» What to work on: Narrow the data below down to the lines containing "rigid".

══ Records provided ══

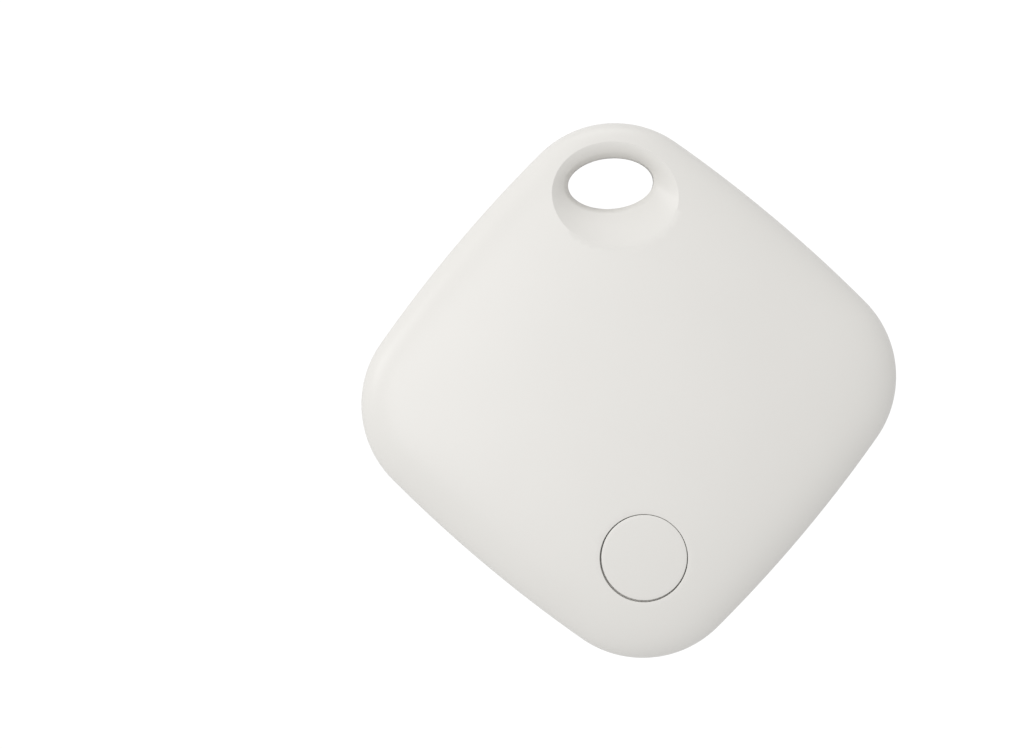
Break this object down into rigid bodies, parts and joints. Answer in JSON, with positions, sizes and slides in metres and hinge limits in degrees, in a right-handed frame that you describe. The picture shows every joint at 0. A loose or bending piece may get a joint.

═══
══ Records provided ══

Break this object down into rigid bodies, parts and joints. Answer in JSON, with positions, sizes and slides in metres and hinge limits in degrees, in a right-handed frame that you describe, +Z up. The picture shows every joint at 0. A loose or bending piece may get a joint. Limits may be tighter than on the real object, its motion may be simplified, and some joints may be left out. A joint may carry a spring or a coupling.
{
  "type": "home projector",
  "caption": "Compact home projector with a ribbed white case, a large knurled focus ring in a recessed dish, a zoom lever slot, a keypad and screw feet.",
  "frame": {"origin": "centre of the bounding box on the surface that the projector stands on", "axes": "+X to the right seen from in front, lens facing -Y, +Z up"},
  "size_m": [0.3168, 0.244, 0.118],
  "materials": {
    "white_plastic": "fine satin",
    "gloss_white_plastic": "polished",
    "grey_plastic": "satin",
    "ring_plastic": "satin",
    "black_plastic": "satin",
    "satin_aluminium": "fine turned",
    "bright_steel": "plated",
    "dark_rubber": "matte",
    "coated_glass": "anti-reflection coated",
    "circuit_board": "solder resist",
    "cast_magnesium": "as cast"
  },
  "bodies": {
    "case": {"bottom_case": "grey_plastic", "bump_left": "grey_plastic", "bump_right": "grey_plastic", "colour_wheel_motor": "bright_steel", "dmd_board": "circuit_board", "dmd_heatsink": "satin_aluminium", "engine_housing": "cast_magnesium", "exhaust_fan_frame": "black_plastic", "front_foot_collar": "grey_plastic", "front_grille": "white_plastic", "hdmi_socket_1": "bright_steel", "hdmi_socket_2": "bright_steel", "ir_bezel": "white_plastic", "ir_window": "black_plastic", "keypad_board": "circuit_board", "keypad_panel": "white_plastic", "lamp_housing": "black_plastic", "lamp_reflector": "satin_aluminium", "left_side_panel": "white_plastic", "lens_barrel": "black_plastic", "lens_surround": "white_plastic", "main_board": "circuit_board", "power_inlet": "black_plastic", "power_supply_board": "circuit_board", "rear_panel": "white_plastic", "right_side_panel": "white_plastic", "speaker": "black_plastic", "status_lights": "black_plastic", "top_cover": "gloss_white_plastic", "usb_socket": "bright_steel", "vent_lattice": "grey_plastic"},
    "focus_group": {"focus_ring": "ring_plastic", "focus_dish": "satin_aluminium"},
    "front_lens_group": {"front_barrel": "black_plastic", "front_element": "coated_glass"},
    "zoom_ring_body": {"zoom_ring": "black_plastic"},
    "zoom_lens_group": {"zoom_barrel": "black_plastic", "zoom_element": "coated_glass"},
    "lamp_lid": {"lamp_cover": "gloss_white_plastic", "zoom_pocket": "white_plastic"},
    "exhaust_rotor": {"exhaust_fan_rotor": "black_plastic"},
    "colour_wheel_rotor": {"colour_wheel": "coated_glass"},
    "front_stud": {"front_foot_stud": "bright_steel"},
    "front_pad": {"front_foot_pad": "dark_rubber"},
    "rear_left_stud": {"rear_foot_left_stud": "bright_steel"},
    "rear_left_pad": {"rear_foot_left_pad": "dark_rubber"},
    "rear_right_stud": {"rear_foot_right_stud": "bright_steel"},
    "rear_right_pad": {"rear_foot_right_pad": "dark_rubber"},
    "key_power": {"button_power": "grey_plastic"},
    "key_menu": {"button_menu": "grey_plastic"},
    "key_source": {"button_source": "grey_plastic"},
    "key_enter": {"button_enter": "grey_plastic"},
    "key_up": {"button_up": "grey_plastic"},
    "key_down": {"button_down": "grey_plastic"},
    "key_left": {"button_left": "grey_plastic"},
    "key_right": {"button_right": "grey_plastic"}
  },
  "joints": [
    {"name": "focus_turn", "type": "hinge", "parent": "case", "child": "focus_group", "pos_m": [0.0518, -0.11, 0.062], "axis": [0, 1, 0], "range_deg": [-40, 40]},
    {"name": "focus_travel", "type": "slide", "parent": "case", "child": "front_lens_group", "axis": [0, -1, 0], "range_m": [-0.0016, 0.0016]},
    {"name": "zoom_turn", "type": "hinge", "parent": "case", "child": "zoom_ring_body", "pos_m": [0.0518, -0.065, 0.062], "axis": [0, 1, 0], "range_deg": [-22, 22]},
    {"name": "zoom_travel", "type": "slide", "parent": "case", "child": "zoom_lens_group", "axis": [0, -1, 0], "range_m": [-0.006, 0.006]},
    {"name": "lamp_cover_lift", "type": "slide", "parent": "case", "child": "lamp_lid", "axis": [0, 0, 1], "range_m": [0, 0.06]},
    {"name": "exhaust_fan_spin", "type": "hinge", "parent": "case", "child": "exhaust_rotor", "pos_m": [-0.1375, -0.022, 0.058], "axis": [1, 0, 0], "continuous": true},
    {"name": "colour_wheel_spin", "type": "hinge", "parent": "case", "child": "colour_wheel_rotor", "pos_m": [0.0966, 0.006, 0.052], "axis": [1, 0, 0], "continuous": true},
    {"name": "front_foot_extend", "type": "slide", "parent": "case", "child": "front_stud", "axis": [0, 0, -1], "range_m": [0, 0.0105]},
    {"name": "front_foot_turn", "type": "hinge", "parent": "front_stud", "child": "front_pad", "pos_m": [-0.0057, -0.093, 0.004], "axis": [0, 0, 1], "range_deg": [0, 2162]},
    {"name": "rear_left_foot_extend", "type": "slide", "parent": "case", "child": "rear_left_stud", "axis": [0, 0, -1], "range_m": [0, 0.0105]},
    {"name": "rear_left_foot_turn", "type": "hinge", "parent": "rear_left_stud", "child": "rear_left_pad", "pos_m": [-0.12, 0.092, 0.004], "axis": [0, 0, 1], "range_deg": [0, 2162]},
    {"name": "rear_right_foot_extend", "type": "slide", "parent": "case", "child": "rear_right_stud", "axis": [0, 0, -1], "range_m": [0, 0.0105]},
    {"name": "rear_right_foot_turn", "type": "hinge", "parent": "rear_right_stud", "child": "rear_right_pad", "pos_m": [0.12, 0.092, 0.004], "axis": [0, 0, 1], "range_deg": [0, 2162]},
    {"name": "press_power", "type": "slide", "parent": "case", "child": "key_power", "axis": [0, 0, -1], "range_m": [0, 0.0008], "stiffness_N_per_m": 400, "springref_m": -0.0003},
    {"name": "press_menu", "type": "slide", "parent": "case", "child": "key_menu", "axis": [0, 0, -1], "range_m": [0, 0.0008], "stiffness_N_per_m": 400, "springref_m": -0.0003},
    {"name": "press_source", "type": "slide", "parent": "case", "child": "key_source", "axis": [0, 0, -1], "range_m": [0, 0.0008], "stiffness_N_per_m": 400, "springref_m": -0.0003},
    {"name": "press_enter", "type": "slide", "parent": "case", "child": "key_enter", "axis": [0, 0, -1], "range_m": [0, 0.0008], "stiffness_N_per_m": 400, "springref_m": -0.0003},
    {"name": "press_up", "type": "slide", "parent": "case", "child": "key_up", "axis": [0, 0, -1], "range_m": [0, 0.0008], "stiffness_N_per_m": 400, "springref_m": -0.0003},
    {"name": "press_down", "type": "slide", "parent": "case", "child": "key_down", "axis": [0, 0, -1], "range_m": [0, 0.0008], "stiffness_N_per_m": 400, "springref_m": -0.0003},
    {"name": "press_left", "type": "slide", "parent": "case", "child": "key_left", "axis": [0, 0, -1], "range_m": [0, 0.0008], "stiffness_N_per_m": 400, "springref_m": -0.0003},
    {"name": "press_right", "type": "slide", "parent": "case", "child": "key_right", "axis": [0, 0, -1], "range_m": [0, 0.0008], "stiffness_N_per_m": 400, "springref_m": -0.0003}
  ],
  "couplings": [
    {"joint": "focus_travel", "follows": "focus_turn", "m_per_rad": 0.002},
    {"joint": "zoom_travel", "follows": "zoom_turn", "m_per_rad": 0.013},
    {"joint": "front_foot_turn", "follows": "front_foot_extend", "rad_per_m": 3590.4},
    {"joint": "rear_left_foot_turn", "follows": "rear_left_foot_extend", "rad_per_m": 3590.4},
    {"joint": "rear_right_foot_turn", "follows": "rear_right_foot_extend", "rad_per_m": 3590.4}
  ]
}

═══

» Exercise solution:
Break this object down into rigid bodies, parts and joints. Answer in JSON, with positions, sizes and slides in metres and hinge limits in degrees, in a right-handed frame that you describe. The picture shows every joint at 0. A loose or bending piece may get a joint.
Break this object down into rigid bodies, parts and joints. Answer in JSON, with positions, sizes and slides in metres and hinge limits in degrees, in a right-handed frame that you describe, +Z up. The picture shows every joint at 0. A loose or bending piece may get a joint. Limits may be tighter than on the real object, its motion may be simplified, and some joints may be left out. A joint may carry a spring or a coupling.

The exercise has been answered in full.